Eventually, Barr moved back to Iowa City for good and grew Aseethe into a proper trio that currently includes his brother, Danny Barr, on bass and vocals, and Eric Dierks on drums and samples. Despite their city’s small size compared to the Bay Area, it’s provided ample opportunities for the group to thrive. “When I moved back to the Midwest, there was familiarity," Barr notes. "I'd been booking my own tours for 15-plus years, so I already had the contacts, and it’s a lot less expensive to live in the Midwest, so there were more opportunities to get out. There are so many cities [in the region]: Chicago, Minneapolis, St. Louis … We’re kind of in the center, which makes it easy to do weekend runs.”

Aseethe have always been rather unassuming about expanding their audience, preferring to take an organic approach to connecting with fans and labels. “We don't tend to cram our band down people’s throats,” Barr says. “We don't feel comfortable doing that. We play shows and record records. If you like it, that's fine, and if you don't, that's fine, too. I'm not one to print up a bunch of demos and mail them out on a whim. Whoever responds to it naturally, I tend to work for them. It's probably because we are introverted dudes.”

The band’s low-key demeanor is a stark contrast to the monolithic weight and volume of their music. For Barr, it’s a necessary balance. “We let the music speak for itself," he says. "For me, personally, playing live, and playing music the way we do is a relief from who we are on a day-to-day basis, so it might be that that power kind of comes from that."

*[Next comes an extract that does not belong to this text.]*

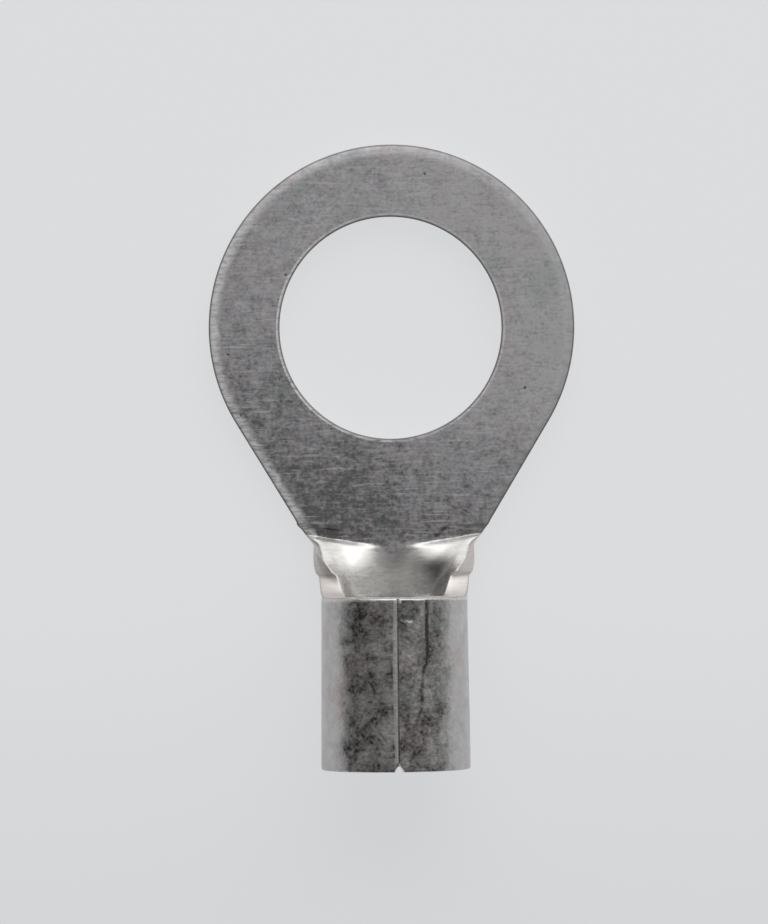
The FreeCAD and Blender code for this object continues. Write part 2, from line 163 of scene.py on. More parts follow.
def halfOutline(side):
    # Outer nodes P on the outline and inner nodes Q a band's width inside it, from the ring's tip
    # round one side to the middle of the wire end: arc, taper, fillet, neck, shoulder, rim, seam, end
    angle = math.radians(sheet["taperAngle"])
    ca, sa = math.cos(angle), math.sin(angle)
    neck = sheet["neckHalf"]
    fillet = sheet["neckFillet"]
    rim, end = sheet["rimAt"], sheet["endAt"]
    shoulder = sheet["shoulderRadius"]
    ringBand, neckBand, rimBand, endBand = (edge[k] for k in ("ringBand", "neckBand", "rimBand", "endBand"))
    parts = []

    turn = np.linspace(0.0, math.pi / 2 + angle, rows["ring"] + 1)
    nx, ns = np.sin(turn), -np.cos(turn)
    radius = sheet["ringRadius"]
    parts.append((nx * radius, ns * radius, nx * (radius - ringBand), ns * (radius - ringBand)))

    tangentX, tangentS = ca * radius, sa * radius
    cornerS = tangentS + (tangentX - neck) * ca / sa
    cut = fillet * math.tan(angle / 2)
    arcS = cornerS + cut                                  # the fillet's centre line
    startX, startS = neck + sa * cut, cornerS - ca * cut   # where it leaves the taper
    chordX = tangentX - (sheet["chordAt"] + ringBand * sa - tangentS) * sa / ca
    chordS = sheet["chordAt"] + ringBand * sa
    for x0, s0, x1, s1, count in (
        (tangentX, tangentS, chordX, chordS, rows["taper"]),
        (chordX, chordS, startX, startS, rows["neckTop"]),
    ):
        f = np.linspace(0.0, 1.0, count + 1)[1:]
        px, ps = x0 + (x1 - x0) * f, s0 + (s1 - s0) * f
        band = ringBand + (neckBand - ringBand) * smooth((ps - chordS) / (startS - chordS))
        drawn = sheet["taperDraw"] * np.clip((ps - chordS) / (startS - chordS), 0.0, 1.0)
        parts.append((px - drawn, ps, px - ca * band - drawn, ps - sa * band))

    turn = angle * (1.0 - np.linspace(0.0, 1.0, rows["fillet"] + 1)[1:])
    cx = neck + fillet - sheet["taperDraw"]
    parts.append((cx - fillet * np.cos(turn), arcS - fillet * np.sin(turn),
                  cx - (fillet + neckBand) * np.cos(turn), arcS - (fillet + neckBand) * np.sin(turn)))

    ps = arcS + (sheet["shoulderAt"] - arcS) * np.linspace(0.0, 1.0, rows["neck"] + 1)[1:]
    share = smooth((ps - arcS) / (sheet["shoulderAt"] - arcS))
    px = neck - sheet["taperDraw"] * (1.0 - share)
    parts.append((px, ps, px - sheet["step"] * share - neckBand - (rimBand - neckBand) * share, ps))

    # the shoulder starts a step wider, and the step ends on the arc
    turn = np.linspace(0.0, math.pi / 2, rows["shoulder"] + 1)[1:]
    cx = neck - sheet["step"] + shoulder
    ps = sheet["shoulderAt"] + shoulder * np.sin(turn)
    step = sheet["step"] * (1.0 - smooth((ps - sheet["stepAt"] + sheet["stepLength"]) / sheet["stepLength"]))
    parts.append((cx - shoulder * np.cos(turn) + step, ps,
                  cx - (shoulder + rimBand) * np.cos(turn),
                  sheet["shoulderAt"] + (shoulder + rimBand) * np.sin(turn)))

    f = np.linspace(0.0, 1.0, rows["wing"] + 1)[1:]
    px = cx + (seamHalf(rim, side) - cx) * f
    qx = cx + (seamHalf(rim, side) - edge["seamBand"] - cx) * f
    parts.append((px, rim + 0 * f, qx, rim + rimBand + 0 * f))

    f = np.linspace(0.0, 1.0, rows["barrel"] + 1)[1:]
    ps = rim + (end - rim) * f
    qs = rim + rimBand + (end - endBand - rim - rimBand) * f
    plain = seamHalf(np.minimum(qs, end - sheet["mouthLength"]), side)
    parts.append((seamHalf(ps, side), ps, plain - edge["seamBand"], qs))

    f = np.linspace(1.0, 0.0, rows["wing"] + 1)[1:]
    px = cx + (seamHalf(end, side) - cx) * f
    qx = cx + (plain[-1] - edge["seamBand"] - cx) * f
    parts.append((px, end + 0 * f, qx, end - endBand + 0 * f))
    f = np.linspace(1.0, 0.0, rows["centre"] + 1)[1:]
    parts.append((cx * f, end + 0 * f, cx * f, end - endBand + 0 * f))

    px, ps, qx, qs = (np.concatenate(c) for c in zip(*parts))
    counts = np.cumsum([len(p[0]) for p in parts]) - 1     # the last node of each run
    return px, ps, qx, qs, counts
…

Other elements of that power comes from their choice of gear and the painstaking attention they pay to every note of their songs. “We've always tried to push the envelope as far as our sound," Barr stresses. "We think about what we are using gear-wise, what we are tuning to, how we play each note. Being a doom band, sometimes we're playing one note and then eight measures go by and we haven't played another note yet, so we want power behind that note … To us, it's simple music. We're not playing anything complicated, but to us the timing is complicated, so when we play those notes we try to have that power behind it.”

Adding to the intensity is the band’s regular use of samples and electronics. They’ve articulated this in different ways over the years, from having each member playing synths (in addition to their usual instruments) to having a dedicated keyboardist. In their current configuration, Dierks controls samples from behind his drum kit, a “utilitarian” move that Barr says has allowed him to focus more on vocals.

On Hopes of Failure, Aseethe changed direction once again when it came to samples, paring down their placement to just the bare essentials. “It sounded so good with the three instruments — why muddy the waters, so to speak?" Barr ponders. "There are these very important samples in their appropriate spots, but we tried to not overdo it.”

Arguably, the best example of that is on the album’s final track, “Into the Sun,” which concludes with a layer of barely perceptible fuzz that slowly escalates into an overwhelming, unscalable wall of harsh static. “It’s a bunch of different samples layered on top of each other,” Barr says. “I recorded that a few years ago in my basement, and we finally decided to use it. Towards the end of the song, the point of the noise is to have it swallow the entire band in the sound. It's meant to envelop the listener; as the band fades away, you're just left with this crushing noise.”

That “less is more” approach to samples plays well with the album’s bleak, apocalyptic vibe, which itself is a comment on the state of the world. “Danny and I write a lot of the lyrics off of each other,” Barr says. “I tend to write about the current state of the world — not spelling it out, but like painting a picture. We're destroying our planet on a daily basis, and that's a big lyrical thing for me: how things seem to be completely falling apart, yet there are great people, and there is still hope. It's trying to rail against the powers that be that don't seem to care or are doing it for a few extra bucks, or a few million … It's the single most important and immediate threat to the world. We've passed that carbon threshold already, and we've got another 20-something years to try and pull it back.”

Rather than make overt statements about the environment and other issues he cares about, Barr sees his music as a starting point for conversation and to potentially open minds. “Within the context of Aseethe, we just want it to resonate with people, and if people ask me about it, I'll talk about it more,” he says. “I got more interested in politics from being involved in hardcore, punk and metal, and being in underground culture and alternative ways of thinking, touring around and playing house shows, and talking with people who would ride rails, dumpster-dive and live in punk houses. I have a lot to thank that music scene for. I think it can be a very good mode to communicate with people.”

With the upcoming release of Hopes of Failure, a new chapter is on the horizon for Aseethe, but no matter how deep or dismal their music plunges, those person-to-person connections remain the heart and soul of the band. “The biggest driving point for me — aside from having these songs in my head — is the camaraderie and getting to see people you don't see very often because they play in bands across the country,” Barr says. “I figured we'd continue releasing our own records forever and just play underground. I didn't think any of this would ever happen. So, for me, it's like a whole group of friends that are creative, and that's probably one of the reasons I'm still doing this.”